* [Given request]:
Copy out all lines where "More" appears.

* [Material for the task]:
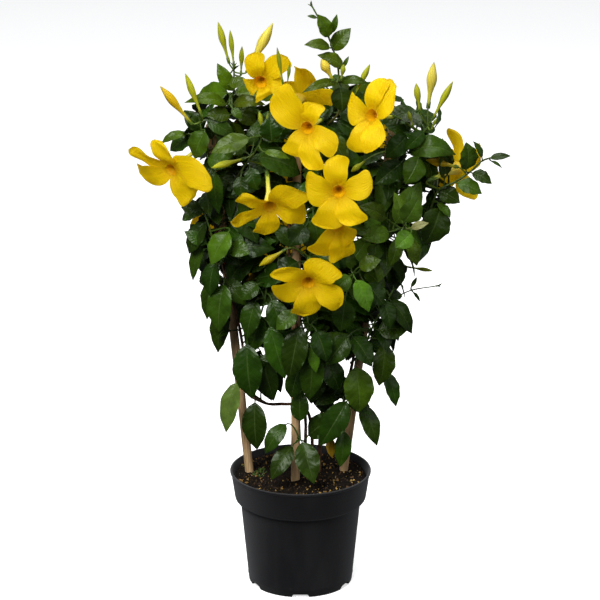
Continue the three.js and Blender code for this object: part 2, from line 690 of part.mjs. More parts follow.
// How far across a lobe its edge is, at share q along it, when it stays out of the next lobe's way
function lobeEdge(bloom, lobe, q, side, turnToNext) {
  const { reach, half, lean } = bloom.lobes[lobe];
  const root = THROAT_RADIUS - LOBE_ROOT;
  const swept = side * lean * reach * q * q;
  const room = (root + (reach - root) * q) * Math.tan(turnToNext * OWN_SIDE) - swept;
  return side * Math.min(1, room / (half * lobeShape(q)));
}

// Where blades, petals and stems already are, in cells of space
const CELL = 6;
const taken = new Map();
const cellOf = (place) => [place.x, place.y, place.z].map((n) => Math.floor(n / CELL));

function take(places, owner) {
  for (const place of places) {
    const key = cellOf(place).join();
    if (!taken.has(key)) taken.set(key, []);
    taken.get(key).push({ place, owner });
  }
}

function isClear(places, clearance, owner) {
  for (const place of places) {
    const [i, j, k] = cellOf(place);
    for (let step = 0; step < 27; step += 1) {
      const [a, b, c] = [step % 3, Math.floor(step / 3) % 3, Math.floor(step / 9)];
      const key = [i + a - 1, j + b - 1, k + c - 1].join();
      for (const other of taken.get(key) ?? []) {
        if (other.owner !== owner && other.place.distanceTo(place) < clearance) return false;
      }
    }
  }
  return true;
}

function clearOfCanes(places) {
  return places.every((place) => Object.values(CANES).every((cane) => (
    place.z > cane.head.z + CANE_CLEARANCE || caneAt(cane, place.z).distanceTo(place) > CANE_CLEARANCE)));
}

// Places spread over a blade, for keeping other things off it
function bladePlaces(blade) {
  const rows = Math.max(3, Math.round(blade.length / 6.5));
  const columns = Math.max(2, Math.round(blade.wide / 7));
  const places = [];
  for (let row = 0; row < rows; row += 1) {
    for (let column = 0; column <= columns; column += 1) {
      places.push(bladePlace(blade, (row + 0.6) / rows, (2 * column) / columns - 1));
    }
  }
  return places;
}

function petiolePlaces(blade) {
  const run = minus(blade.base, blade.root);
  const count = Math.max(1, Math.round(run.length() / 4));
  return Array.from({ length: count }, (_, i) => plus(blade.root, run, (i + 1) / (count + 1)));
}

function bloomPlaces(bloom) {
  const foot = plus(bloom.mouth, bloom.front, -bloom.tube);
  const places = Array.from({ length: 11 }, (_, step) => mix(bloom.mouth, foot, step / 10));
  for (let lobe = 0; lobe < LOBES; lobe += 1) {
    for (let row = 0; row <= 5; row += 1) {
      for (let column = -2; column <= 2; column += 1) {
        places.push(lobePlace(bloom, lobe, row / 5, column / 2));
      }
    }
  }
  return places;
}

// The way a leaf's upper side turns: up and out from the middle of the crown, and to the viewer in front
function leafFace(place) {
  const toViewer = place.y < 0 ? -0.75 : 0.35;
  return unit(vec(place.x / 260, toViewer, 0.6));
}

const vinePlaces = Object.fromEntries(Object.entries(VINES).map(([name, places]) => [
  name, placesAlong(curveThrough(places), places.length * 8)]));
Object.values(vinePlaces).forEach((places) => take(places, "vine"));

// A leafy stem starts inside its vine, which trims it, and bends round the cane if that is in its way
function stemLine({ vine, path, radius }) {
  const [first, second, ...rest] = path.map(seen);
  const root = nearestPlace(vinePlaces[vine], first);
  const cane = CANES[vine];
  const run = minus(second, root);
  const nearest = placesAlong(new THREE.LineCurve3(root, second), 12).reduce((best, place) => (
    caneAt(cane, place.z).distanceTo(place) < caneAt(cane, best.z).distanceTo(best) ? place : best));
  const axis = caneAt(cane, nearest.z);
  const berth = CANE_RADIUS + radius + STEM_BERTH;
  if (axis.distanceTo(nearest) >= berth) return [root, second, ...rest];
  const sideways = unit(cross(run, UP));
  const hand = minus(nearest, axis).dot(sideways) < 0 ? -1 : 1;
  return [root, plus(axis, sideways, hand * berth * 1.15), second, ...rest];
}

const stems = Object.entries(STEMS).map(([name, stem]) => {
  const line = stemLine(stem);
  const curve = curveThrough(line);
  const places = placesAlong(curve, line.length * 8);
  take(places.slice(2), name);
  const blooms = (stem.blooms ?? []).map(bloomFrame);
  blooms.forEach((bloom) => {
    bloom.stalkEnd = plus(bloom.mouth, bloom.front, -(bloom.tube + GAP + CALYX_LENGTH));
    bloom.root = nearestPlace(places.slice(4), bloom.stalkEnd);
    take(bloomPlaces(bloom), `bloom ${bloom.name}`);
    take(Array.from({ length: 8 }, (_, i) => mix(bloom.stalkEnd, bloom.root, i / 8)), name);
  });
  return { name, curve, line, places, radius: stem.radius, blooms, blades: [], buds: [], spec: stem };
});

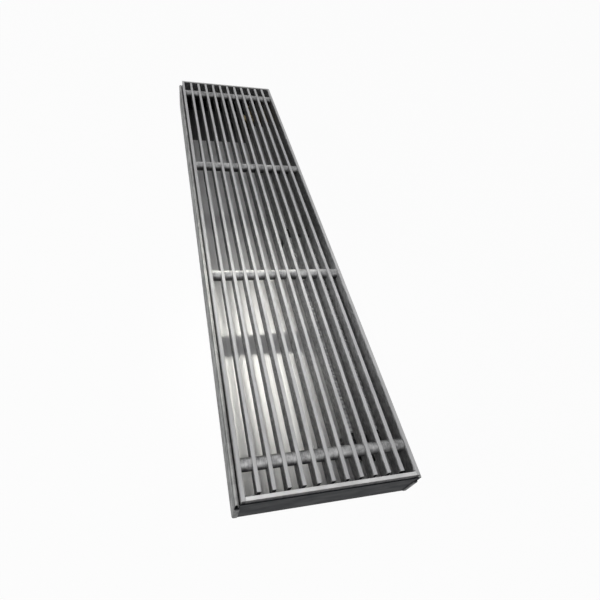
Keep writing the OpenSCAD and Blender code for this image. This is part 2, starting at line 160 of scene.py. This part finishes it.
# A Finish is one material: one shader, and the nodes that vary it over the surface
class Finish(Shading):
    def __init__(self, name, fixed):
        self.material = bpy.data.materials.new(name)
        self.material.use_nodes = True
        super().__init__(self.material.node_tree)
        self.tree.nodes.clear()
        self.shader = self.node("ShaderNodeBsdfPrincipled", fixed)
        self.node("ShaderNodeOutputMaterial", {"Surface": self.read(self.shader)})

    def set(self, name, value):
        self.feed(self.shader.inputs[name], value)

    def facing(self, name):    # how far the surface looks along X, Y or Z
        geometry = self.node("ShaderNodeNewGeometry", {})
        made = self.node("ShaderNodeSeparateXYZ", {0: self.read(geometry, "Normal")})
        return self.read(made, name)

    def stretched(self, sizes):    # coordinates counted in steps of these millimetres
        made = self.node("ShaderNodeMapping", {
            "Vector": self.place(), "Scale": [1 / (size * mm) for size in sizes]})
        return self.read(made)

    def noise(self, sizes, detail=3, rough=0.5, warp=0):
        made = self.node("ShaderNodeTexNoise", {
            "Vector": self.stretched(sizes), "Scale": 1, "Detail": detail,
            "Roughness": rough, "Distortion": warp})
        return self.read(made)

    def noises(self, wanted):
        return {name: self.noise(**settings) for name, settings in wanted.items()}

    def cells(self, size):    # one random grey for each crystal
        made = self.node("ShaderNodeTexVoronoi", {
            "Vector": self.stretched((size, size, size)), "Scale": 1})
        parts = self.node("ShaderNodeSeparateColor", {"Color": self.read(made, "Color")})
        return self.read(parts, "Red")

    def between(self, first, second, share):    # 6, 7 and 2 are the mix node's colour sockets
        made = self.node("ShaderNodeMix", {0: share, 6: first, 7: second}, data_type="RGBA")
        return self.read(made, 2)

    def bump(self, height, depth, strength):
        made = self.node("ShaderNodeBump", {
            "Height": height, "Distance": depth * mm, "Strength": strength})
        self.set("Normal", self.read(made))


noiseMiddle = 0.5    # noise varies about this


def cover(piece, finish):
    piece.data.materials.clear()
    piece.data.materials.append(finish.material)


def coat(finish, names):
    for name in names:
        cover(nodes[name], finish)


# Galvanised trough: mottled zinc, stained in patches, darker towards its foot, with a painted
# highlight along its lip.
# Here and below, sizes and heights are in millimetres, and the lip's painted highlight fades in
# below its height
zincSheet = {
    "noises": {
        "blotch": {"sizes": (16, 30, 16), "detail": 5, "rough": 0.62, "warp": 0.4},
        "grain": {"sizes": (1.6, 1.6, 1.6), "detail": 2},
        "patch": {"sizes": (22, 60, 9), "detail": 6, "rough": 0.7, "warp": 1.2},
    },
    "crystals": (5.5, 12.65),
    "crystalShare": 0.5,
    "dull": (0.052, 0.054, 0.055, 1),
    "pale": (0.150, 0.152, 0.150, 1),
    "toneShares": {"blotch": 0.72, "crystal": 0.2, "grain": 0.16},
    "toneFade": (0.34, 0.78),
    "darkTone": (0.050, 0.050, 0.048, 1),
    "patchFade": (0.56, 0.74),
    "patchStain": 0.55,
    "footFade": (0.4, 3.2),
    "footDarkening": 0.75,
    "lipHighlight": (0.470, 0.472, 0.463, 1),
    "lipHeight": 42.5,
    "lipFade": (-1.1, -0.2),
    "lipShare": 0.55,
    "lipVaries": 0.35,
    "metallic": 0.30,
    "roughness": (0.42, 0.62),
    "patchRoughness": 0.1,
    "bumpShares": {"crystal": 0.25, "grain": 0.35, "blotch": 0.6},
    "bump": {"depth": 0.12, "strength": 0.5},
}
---
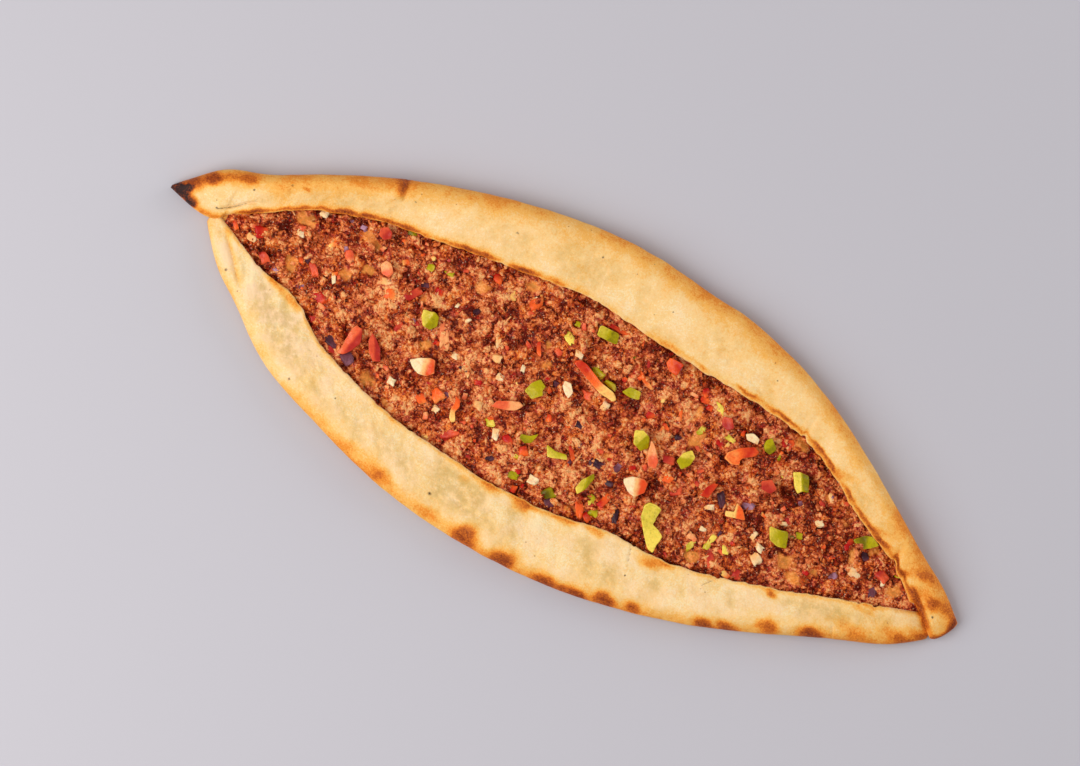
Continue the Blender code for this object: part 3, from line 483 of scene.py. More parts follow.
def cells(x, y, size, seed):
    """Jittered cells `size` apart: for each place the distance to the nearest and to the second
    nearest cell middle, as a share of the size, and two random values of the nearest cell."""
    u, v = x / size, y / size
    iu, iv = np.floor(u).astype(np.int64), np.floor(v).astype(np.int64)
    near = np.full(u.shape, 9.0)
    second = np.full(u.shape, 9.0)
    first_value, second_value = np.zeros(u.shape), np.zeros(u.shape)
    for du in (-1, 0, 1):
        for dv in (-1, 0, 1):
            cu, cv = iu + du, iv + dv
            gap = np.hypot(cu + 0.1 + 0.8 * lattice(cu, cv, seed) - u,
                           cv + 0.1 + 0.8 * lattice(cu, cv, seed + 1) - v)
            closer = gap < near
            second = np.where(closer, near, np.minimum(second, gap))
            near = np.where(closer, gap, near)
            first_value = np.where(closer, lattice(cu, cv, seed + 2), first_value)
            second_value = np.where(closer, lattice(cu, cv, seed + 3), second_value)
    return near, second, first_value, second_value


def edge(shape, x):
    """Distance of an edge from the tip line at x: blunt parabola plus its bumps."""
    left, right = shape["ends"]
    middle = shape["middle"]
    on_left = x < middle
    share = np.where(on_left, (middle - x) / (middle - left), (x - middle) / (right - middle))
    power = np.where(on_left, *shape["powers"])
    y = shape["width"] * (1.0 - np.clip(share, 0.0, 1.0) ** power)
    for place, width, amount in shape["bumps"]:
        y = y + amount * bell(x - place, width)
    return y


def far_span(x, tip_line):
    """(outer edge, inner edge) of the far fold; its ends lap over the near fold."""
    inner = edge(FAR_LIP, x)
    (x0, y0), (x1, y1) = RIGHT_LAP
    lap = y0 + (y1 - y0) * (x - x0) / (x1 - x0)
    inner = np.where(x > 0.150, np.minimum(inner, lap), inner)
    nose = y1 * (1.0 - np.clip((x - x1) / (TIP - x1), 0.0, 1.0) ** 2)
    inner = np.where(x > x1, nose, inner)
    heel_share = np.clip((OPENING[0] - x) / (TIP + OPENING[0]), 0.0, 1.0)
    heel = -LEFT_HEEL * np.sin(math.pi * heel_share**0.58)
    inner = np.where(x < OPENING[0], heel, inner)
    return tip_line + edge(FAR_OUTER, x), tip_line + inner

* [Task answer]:
Continue the three.js and Blender code for this object: part 2, from line 690 of part.mjs. More parts follow.
Continue the Blender code for this object: part 3, from line 483 of scene.py. More parts follow.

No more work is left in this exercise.